Он снял похожую на головной убор американских моряков шляпу без полей, обнажив бритую голову. Я решил, что ему немного за пятьдесят.
— Всю свою жизнь, — продолжал он, почти не делая пауз между словами, — вы много учились и много тренировали свое тело. Вы изучили все виды практик. Вы — великий мудрец. Можете ли вы рассказать мне о чем-нибудь личном, о каком-нибудь озарении?
Вопрос удивил меня. Он был слишком личный и даже дерзкий, особенно для всего лишь второй встречи. Однако мне было интересно услышать ответ.

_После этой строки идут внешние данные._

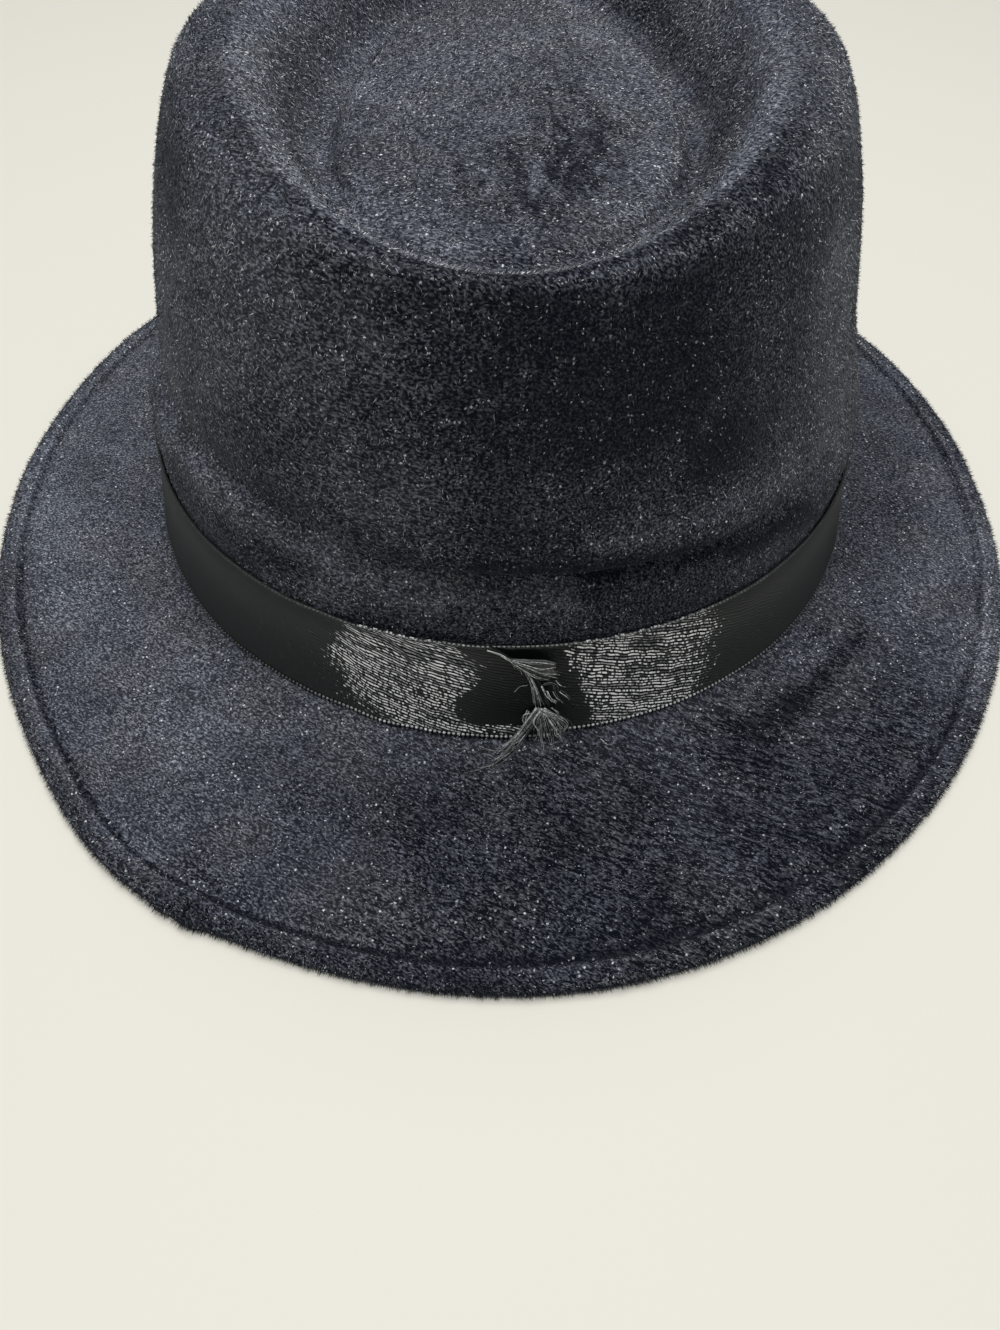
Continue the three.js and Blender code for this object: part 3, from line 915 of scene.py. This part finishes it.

Откроет ли Далай-лама что-нибудь глубоко личное этому почти незнакомому человеку, будет ли обсуждать с ним то, о чем великие вероучители почти никогда не говорят? Расскажет ли об опыте духовного пробуждения?
Далай-лама отклонился назад, лицо его стало очень серьезным.
— Этому телу — шестьдесят шесть лет. Но на духовном уровне я очень молод, — доверительно сообщил тибетский монах и от души рассмеялся над собственной шуткой, содрогаясь всем телом. — Но конечно, концепция вечного непостоянства и концепция пустоты — очень сильны. И очень полезны, — сказал он, задумавшись. — Особенно концепция пустоты.
Ким вытащил блокнот и стал записывать.